Naming Characters: Waugh and Fleming

In an article in yesterday’s Daily Telegraph, Christopher Howse compares the practice of Ian Fleming and Evelyn Waugh to use the names of real persons as characters in their works: “There’s nowt so queer as names.” In Fleming’s James Bond novels, Howse cites Blofeld, named after a cricket commentator who was father of a school friend, and Goldfinger, after a communistic brutalist architect who destroyed two cottages in Hampstead to create a new one for himself. These are compared to Waugh’s having “happily named dubious characters in successive novels after his history tutor at Oxford, C.R.M.Cruttwell.” Cruttwell was dean of Hertford College at the time he taught Waugh, and later its principal. Waugh used the name in three novels mentioned by Howse (plus at least two other novels and two short stories not mentioned), only to stop using it after applying it to an  embezzling scoutmaster. This last would have been in Work Suspended published in 1942 after Cruttwell’s death the previous year.

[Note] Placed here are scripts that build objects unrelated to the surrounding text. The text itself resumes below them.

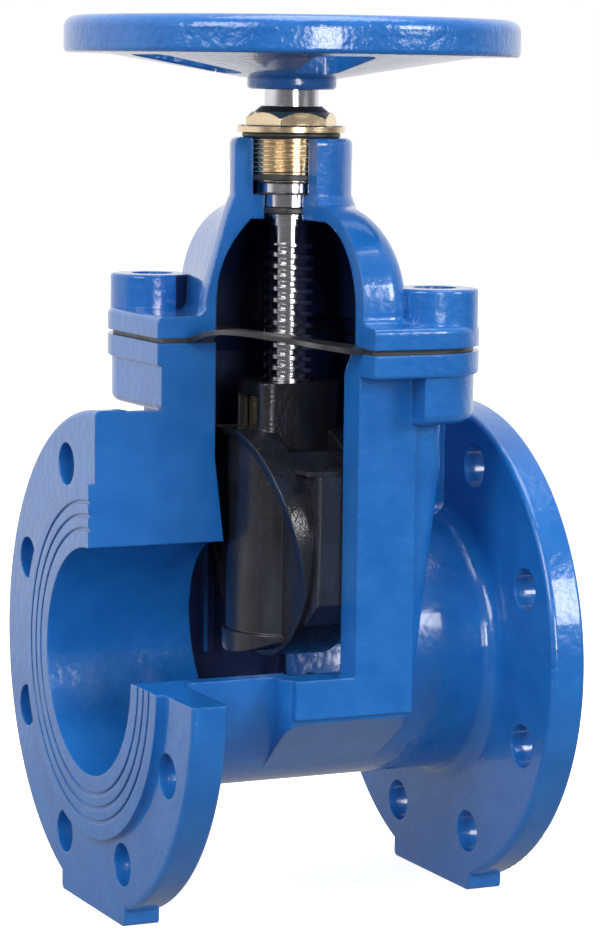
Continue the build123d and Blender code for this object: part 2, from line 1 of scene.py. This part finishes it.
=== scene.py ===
# Sectioned gate valve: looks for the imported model
import math

import bpy
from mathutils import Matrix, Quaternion, Vector

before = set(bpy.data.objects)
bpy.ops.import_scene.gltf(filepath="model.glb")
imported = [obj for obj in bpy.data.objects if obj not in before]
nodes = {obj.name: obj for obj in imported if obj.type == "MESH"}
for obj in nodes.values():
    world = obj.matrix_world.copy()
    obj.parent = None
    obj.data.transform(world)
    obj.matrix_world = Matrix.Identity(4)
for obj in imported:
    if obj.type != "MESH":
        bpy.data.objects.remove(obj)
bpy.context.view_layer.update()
print("frame loaded:", len(nodes), "nodes")


# ---- node tree helpers ----

def addNode(tree, kind, x, y, **values):
    made = tree.nodes.new(kind)
    made.location = (x, y)
    for key, value in values.items():
        if key.startswith("in_"):
            made.inputs[key[3:].replace("_", " ")].default_value = value
        else:
            setattr(made, key, value)
    return made


def join(tree, source, target):
    tree.links.new(source, target)


def mathNode(tree, operation, x, y, first, second=None, third=None):
    made = addNode(tree, "ShaderNodeMath", x, y, operation=operation)
    for place, value in enumerate((first, second, third)):
        if value is None:
            continue
        if isinstance(value, (int, float)):
            made.inputs[place].default_value = value
        else:
            join(tree, value, made.inputs[place])
    return made.outputs[0]


def newGroup(name, inputs, outputs):
    group = bpy.data.node_groups.new(name, "ShaderNodeTree")
    for label, kind, value in inputs:
        socket = group.interface.new_socket(label, in_out="INPUT", socket_type=kind)
        socket.default_value = value
    for label, kind in outputs:
        group.interface.new_socket(label, in_out="OUTPUT", socket_type=kind)
    start = addNode(group, "NodeGroupInput", -900, 0)
    end = addNode(group, "NodeGroupOutput", 900, 0)
    return group, start, end


floatIn = "NodeSocketFloat"
colorIn = "NodeSocketColor"


# Marks the walls of the gate chamber and of the room above it, which face the stem axis; these walls get a
# painted shade, a dark navy colour standing in for the shade inside the valve
chamberSet = {
    "middle": 0.25, "lift": 0.110, "seatHalf": 0.0249, "taper": 0.1228, "mostX": 0.0356, "lowY": 0.0575,
    "highY": 0.0677, "flareFrom": 0.2395, "top": 0.3032, "facing": -0.002}


def buildChamberShadeGroup():
    group, start, end = newGroup("chamberPaintedShade", [], [("Inside", floatIn)])
    coords = addNode(group, "ShaderNodeTexCoord", -900, 0)
    place = addNode(group, "ShaderNodeSeparateXYZ", -700, 0)
    join(group, coords.outputs["Object"], place.inputs[0])
    arm = addNode(group, "ShaderNodeVectorMath", -700, 300, operation="SUBTRACT")
    arm.inputs[1].default_value = (0, 0, chamberSet["middle"])
    join(group, coords.outputs["Object"], arm.inputs[0])
    dot = addNode(group, "ShaderNodeVectorMath", -500, 300, operation="DOT_PRODUCT")
    join(group, arm.outputs[0], dot.inputs[0])
    join(group, coords.outputs["Normal"], dot.inputs[1])
    facing = mathNode(group, "LESS_THAN", -300, 300, dot.outputs["Value"], chamberSet["facing"])
    awayX = mathNode(group, "ABSOLUTE", -500, 0, place.outputs[0])
    awayY = mathNode(group, "ABSOLUTE", -500, -150, place.outputs[1])
    height = mathNode(group, "SUBTRACT", -500, -300, place.outputs[2], chamberSet["lift"])
    seat = mathNode(group, "MULTIPLY_ADD", -300, -300, height, chamberSet["taper"], chamberSet["seatHalf"])
    limitX = mathNode(group, "MINIMUM", -100, -300, seat, chamberSet["mostX"])
    flared = mathNode(group, "GREATER_THAN", -300, -450, place.outputs[2], chamberSet["flareFrom"])
    flareY = chamberSet["highY"] - chamberSet["lowY"]
    limitY = mathNode(group, "MULTIPLY_ADD", -100, -450, flared, flareY, chamberSet["lowY"])
    within = mathNode(group, "MULTIPLY", 300, 0, mathNode(group, "LESS_THAN", 100, 0, awayX, limitX),
                      mathNode(group, "LESS_THAN", 100, -150, awayY, limitY))
    below = mathNode(group, "LESS_THAN", 100, -300, place.outputs[2], chamberSet["top"])
    inside = mathNode(group, "MULTIPLY", 500, 0, within, mathNode(group, "MULTIPLY", 300, 200, facing, below))
    join(group, inside, end.inputs["Inside"])
    return group


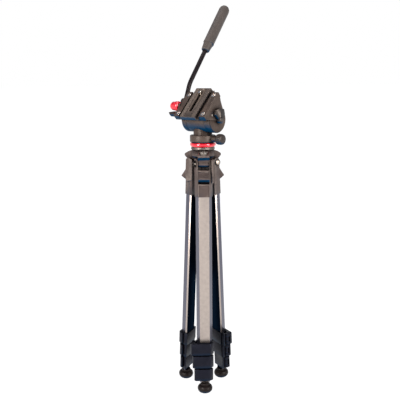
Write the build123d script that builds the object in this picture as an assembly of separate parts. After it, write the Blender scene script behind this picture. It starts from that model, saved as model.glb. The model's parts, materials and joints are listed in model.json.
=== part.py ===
from build123d import *
import os
from math import cos, hypot, radians, sin, tan

# A folding video tripod with a fluid-style pan and tilt head, folded and standing on its feet.
# Row frame: +Z up, origin on the floor under the centre column, the front leg towards -Y. Millimetres.

# Driving dimensions: legs
LEG_AZIMUTHS = (-90.0, 150.0, 30.0)
PIVOT_RADIUS = 22.6
PIVOT_HEIGHT = 470.4
SPLAY = 2.65
TUBE_WIDTH = 32.0
TUBE_DEPTH = 15.5
OUTER_FLAT_SHARE = 0.63
SIDE_SHARE = 0.26
TUBE_WALL = 1.1
TUBE_GAP = 0.4
SECTION_STEP = TUBE_WALL + TUBE_GAP

# Leg stations, measured along the leg from its pivot, downwards negative
TUBE_TOPS = (-44.0, -46.0, -50.0, -54.0)
COLLAR_TOPS = (-362.2, -389.0, -417.4)
COLLAR_BOTTOM = -445.2
LEVER_TOPS = (-363.4, -390.3, -418.8)
LEVER_BOTTOMS = (-386.9, -415.0, -443.1)
FERRULE_BOTTOM = -450.6
FOOT_CENTRE = -461.2
HINGE_REACH = (29.1, 25.5, 22.0)
LEVER_REACH = (18.1, 17.7, 16.8)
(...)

One of the unmentioned short stories  is perhaps the most prominent example of a Cruttwell appearance. This was a story originally entitled “Mr. Cruttwell’s Little Outing,” first published in magazines in 1935 but retitled “Mr. Loveday’s Little Outing” when it appeared in book form a year later as part of a collection. The Cruttwell in this case was a madman who had a penchant for young ladies on bicycles, based loosely on Waugh’s father, not the Dean. The story was filmed in 2008 by the BBC with Andrew Sachs (best known as Manuel in Fawlty Towers) playing Cruttwell/Loveday. Indeed, it is perhaps due to his persecution by Waugh that Cruttwell merits a fairly extensive Wikipedia page. Finally, Cruttwell and the use of his name as a character were the subject of a research paper delivered by Prof. Donat Gallagher at the recent Waugh conference in Leicester: “Square Pegs in Waugh Circles: C.R.M.F.Crutwell and His Profile.” Professor Gallagher’s tongue was firmly in his cheek during much of the lecture.